Today I participated in a ‘town meeting’ at the UU Church where I’ve been attending Sunday services. For those of you who do not know about Unitarian Universalist Churches, well, let’s just say many of them are very, very open, liberal, accepting of anyone from any religion, race, ethnic, political background or sexual orientation. They also tend to be socially active, and by this I mean “civilly active”–they give back to the community in a positive way. At least from what I’ve experienced.
So I came in late to the discussion about whether to hang a “Black Lives Matter” banner on the Church grounds so passing cars could visibly see it, but on the property so the city wouldn’t give us grief about it.
The decision must be a consensus of the congregation before it can go up–and as you can guess, there has been heated discussion.
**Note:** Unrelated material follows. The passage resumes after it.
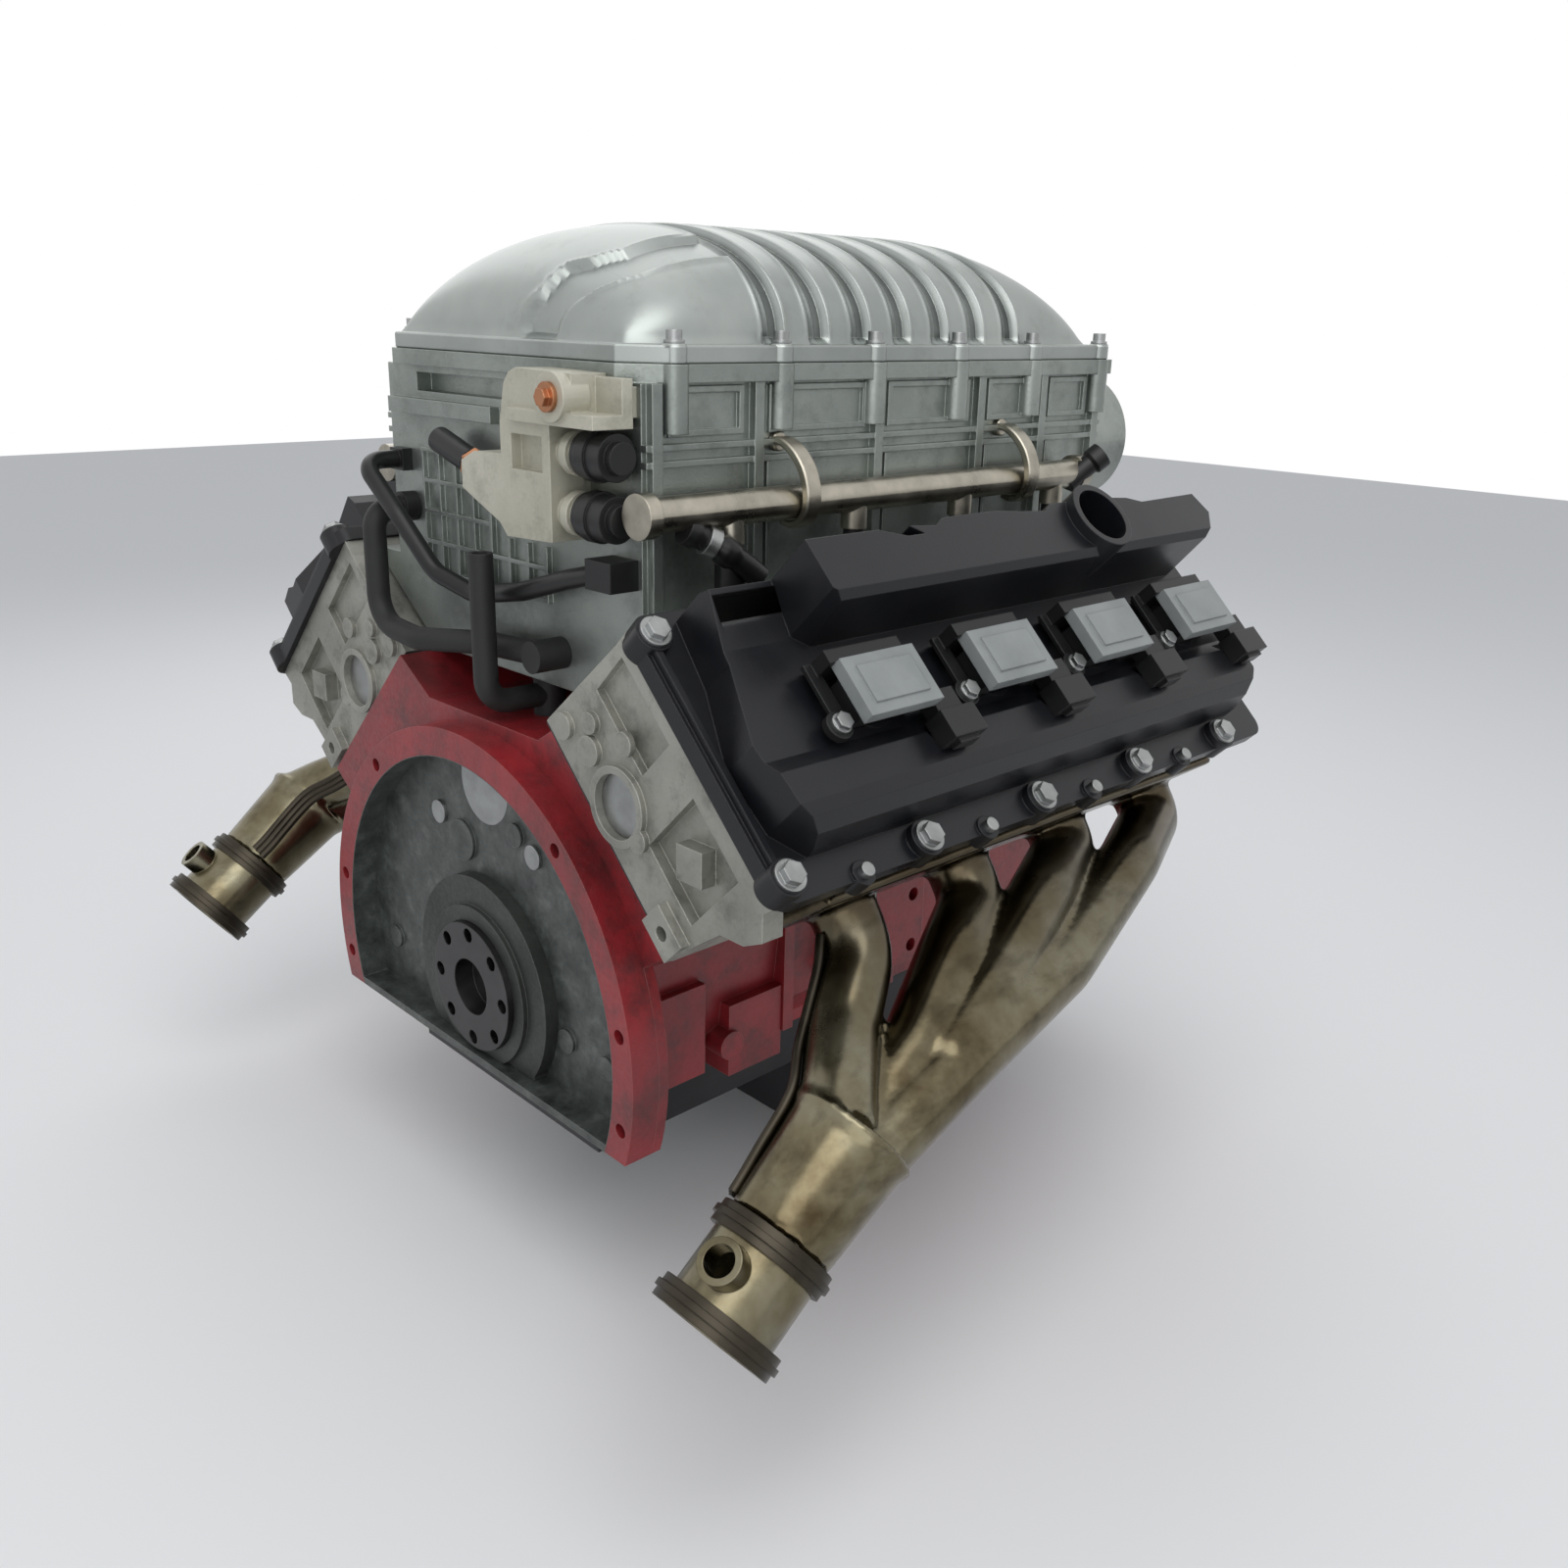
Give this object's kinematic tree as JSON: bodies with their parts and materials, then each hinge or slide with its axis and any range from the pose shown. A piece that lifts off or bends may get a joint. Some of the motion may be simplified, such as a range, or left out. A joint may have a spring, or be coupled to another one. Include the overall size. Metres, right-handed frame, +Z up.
{
  "type": "v8 engine",
  "caption": "Ninety-degree pushrod V engine with a screw supercharger under a ribbed domed lid, black valve covers and tubular exhaust manifolds.",
  "frame": {"origin": "crankshaft axis at the block's bellhousing face", "axes": "+X toward the right bank, +Y toward the front of the engine along the crankshaft, +Z up"},
  "size_m": [0.8058, 0.7367, 0.7408],
  "materials": {
    "block_paint": "deep red satin engine paint over cast iron",
    "cast_iron": "machined and as-cast iron",
    "forged_steel": "ground journals, forged webs",
    "bearing_metal": "dull bearing shell",
    "raw_aluminium": "pale sand-cast aluminium",
    "dark_cast": "dark oily casting",
    "piston_alloy": "machined alloy",
    "gasket": "coated gasket",
    "blower_silver": "silver, slightly green-grey satin casting",
    "cover_black": "satin black moulding",
    "black_plastic": "moulded black plastic",
    "coil_plate": "grey coil case",
    "zinc": "zinc plated steel",
    "header_steel": "stainless tube with golden brown heat tint",
    "rail_steel": "satin steel tube",
    "cream_cast": "cream as-cast metal",
    "pan_black": "black painted steel",
    "chain_steel": "oiled steel chain",
    "belt_rubber": "ribbed rubber belt",
    "hose_rubber": "black rubber hose",
    "plug_ceramic": "white ceramic and steel",
    "copper": "copper coloured plug"
  },
  "bodies": {
    "engine": {"engine_block": "block_paint", "bell_flange": "block_paint", "main_bearing_caps": "cast_iron", "main_bearings": "bearing_metal", "rear_seal_retainer": "dark_cast", "core_plugs": "zinc", "head_gaskets": "gasket", "cylinder_head_right": "raw_aluminium", "cylinder_head_left": "raw_aluminium", "valve_cover_right": "cover_black", "valve_cover_left": "cover_black", "exhaust_manifold_right": "header_steel", "exhaust_manifold_left": "header_steel", "exhaust_outlets": "header_steel", "band_clamps": "chain_steel", "cover_bolts": "zinc", "ignition_coils": "coil_plate", "coil_connectors": "black_plastic", "coil_bolts": "zinc", "spark_plugs": "plug_ceramic", "supercharger_housing": "blower_silver", "supercharger_lid": "blower_silver", "lid_bolts": "zinc", "charge_coolers": "raw_aluminium", "supercharger_snout": "blower_silver", "fuel_rails": "rail_steel", "rail_clamps": "rail_steel", "fuel_injectors": "black_plastic", "coolant_manifold": "cream_cast", "coolant_caps": "black_plastic", "timing_cover": "raw_aluminium", "water_pump_housing": "raw_aluminium", "oil_pan": "pan_black", "oil_pan_gasket": "gasket", "throttle_body": "blower_silver", "coolant_fittings": "copper", "hoses": "hose_rubber", "wiring_loom": "black_plastic", "timing_chain": "chain_steel", "drive_belt": "belt_rubber"},
    "crank": {"crankshaft": "forged_steel", "crank_sprocket": "chain_steel", "crank_damper": "chain_steel"},
    "cam": {"camshaft": "forged_steel", "cam_sprocket": "chain_steel"},
    "drive_rotor": {"rotor_male": "raw_aluminium", "blower_pulley": "chain_steel"},
    "driven_rotor": {"rotor_female": "raw_aluminium"},
    "pump": {"pump_pulley": "pan_black"},
    "tensioner": {"tensioner_arm": "raw_aluminium"},
    "idler": {"tensioner_pulley": "black_plastic"},
    "throttle": {"throttle_blade": "zinc"},
    "piston_right_1_body": {"piston_right_1": "piston_alloy"},
    "piston_right_2_body": {"piston_right_2": "piston_alloy"},
    "piston_right_3_body": {"piston_right_3": "piston_alloy"},
    "piston_right_4_body": {"piston_right_4": "piston_alloy"},
    "piston_left_1_body": {"piston_left_1": "piston_alloy"},
    "piston_left_2_body": {"piston_left_2": "piston_alloy"},
    "piston_left_3_body": {"piston_left_3": "piston_alloy"},
    "piston_left_4_body": {"piston_left_4": "piston_alloy"}
  },
  "joints": [
    {"name": "crank_spin", "type": "hinge", "parent": "engine", "child": "crank", "pos_m": [0, 0, 0], "axis": [0, 1, 0], "continuous": true},
    {"name": "cam_spin", "type": "hinge", "parent": "engine", "child": "cam", "pos_m": [0, 0, 0.155], "axis": [0, 1, 0], "continuous": true},
    {"name": "drive_rotor_spin", "type": "hinge", "parent": "engine", "child": "drive_rotor", "pos_m": [-0.0375, 0, 0.342], "axis": [0, 1, 0], "continuous": true},
    {"name": "driven_rotor_spin", "type": "hinge", "parent": "engine", "child": "driven_rotor", "pos_m": [0.0375, 0, 0.342], "axis": [0, 1, 0], "continuous": true},
    {"name": "pump_spin", "type": "hinge", "parent": "engine", "child": "pump", "pos_m": [0.075, 0, 0.15], "axis": [0, 1, 0], "continuous": true},
    {"name": "tensioner_swing", "type": "hinge", "parent": "engine", "child": "tensioner", "pos_m": [-0.048, 0.59, 0.145], "axis": [0, 1, 0], "range_deg": [0, 14], "stiffness_Nm_per_rad": 1.2, "springref_deg": -20.05},
    {"name": "idler_spin", "type": "hinge", "parent": "tensioner", "child": "idler", "pos_m": [-0.118, 0, 0.205], "axis": [0, 1, 0], "continuous": true},
    {"name": "throttle_turn", "type": "hinge", "parent": "engine", "child": "throttle", "pos_m": [0.078, 0.555, 0.382], "axis": [0, 0, 1], "range_deg": [0, 85], "stiffness_Nm_per_rad": 0.05, "springref_deg": -11.46},
    {"name": "piston_right_1_slide", "type": "slide", "parent": "engine", "child": "piston_right_1_body", "axis": [0.7071, 0, 0.7071], "range_m": [-0.08547, 0.00543]},
    {"name": "piston_right_2_slide", "type": "slide", "parent": "engine", "child": "piston_right_2_body", "axis": [0.7071, 0, 0.7071], "range_m": [-0.0592, 0.0317]},
    {"name": "piston_right_3_slide", "type": "slide", "parent": "engine", "child": "piston_right_3_body", "axis": [0.7071, 0, 0.7071], "range_m": [-0.02078, 0.07012]},
    {"name": "piston_right_4_slide", "type": "slide", "parent": "engine", "child": "piston_right_4_body", "axis": [0.7071, 0, 0.7071], "range_m": [-0.00309, 0.08781]},
    {"name": "piston_left_1_slide", "type": "slide", "parent": "engine", "child": "piston_left_1_body", "axis": [-0.7071, 0, 0.7071], "range_m": [-0.0592, 0.0317]},
    {"name": "piston_left_2_slide", "type": "slide", "parent": "engine", "child": "piston_left_2_body", "axis": [-0.7071, 0, 0.7071], "range_m": [-0.00309, 0.08781]},
    {"name": "piston_left_3_slide", "type": "slide", "parent": "engine", "child": "piston_left_3_body", "axis": [-0.7071, 0, 0.7071], "range_m": [-0.08547, 0.00543]},
    {"name": "piston_left_4_slide", "type": "slide", "parent": "engine", "child": "piston_left_4_body", "axis": [-0.7071, 0, 0.7071], "range_m": [-0.02078, 0.07012]}
  ],
  "couplings": [
    {"joint": "cam_spin", "follows": "crank_spin", "ratio": 0.5},
    {"joint": "drive_rotor_spin", "follows": "crank_spin", "ratio": 2.375},
    {"joint": "driven_rotor_spin", "follows": "crank_spin", "ratio": -1.425},
    {"joint": "pump_spin", "follows": "crank_spin", "ratio": 1.7273},
    {"joint": "idler_spin", "follows": "crank_spin", "ratio": 2.7941}
  ]
}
From what I saw today, the main conflicting arguments seem to be between fear (don’t put it up) and standing up for equality and social justice (do put it up). All participants today came to this safe space to voice their deep and real feelings on these very current issues.
Fear, of course is one we can all relate to given the daily bombardment of news media relating story after story of innocent lives being taken by terrorists. Or even just hearing about people disagreeing with someone’s point of view and having them march into a place of worship and gunning down the parishioners. Fear is real and I definitely could identify with one woman’s heart thumping angst about hanging this sign, then picturing the aftermath. What if, what if….??
But what about all the Black lives? I had been personally very ignorant about the movement and said so, only knowing about its early beginnings. What I had heard in the beginning had turned me off because it had seemed too violent and militant for my taste. I have always been more of the same mind as Martin Luther King Jr. honestly–you don’t fight violence with violence….
I was told, though, I should go to the website and read it–that I might change my mind. So I did go, and now feel very differently about the movement. It was never that I doubted that Black lives matter, but I needed to be educated on what they were trying to propose and their credo. It made sense to me upon reading it.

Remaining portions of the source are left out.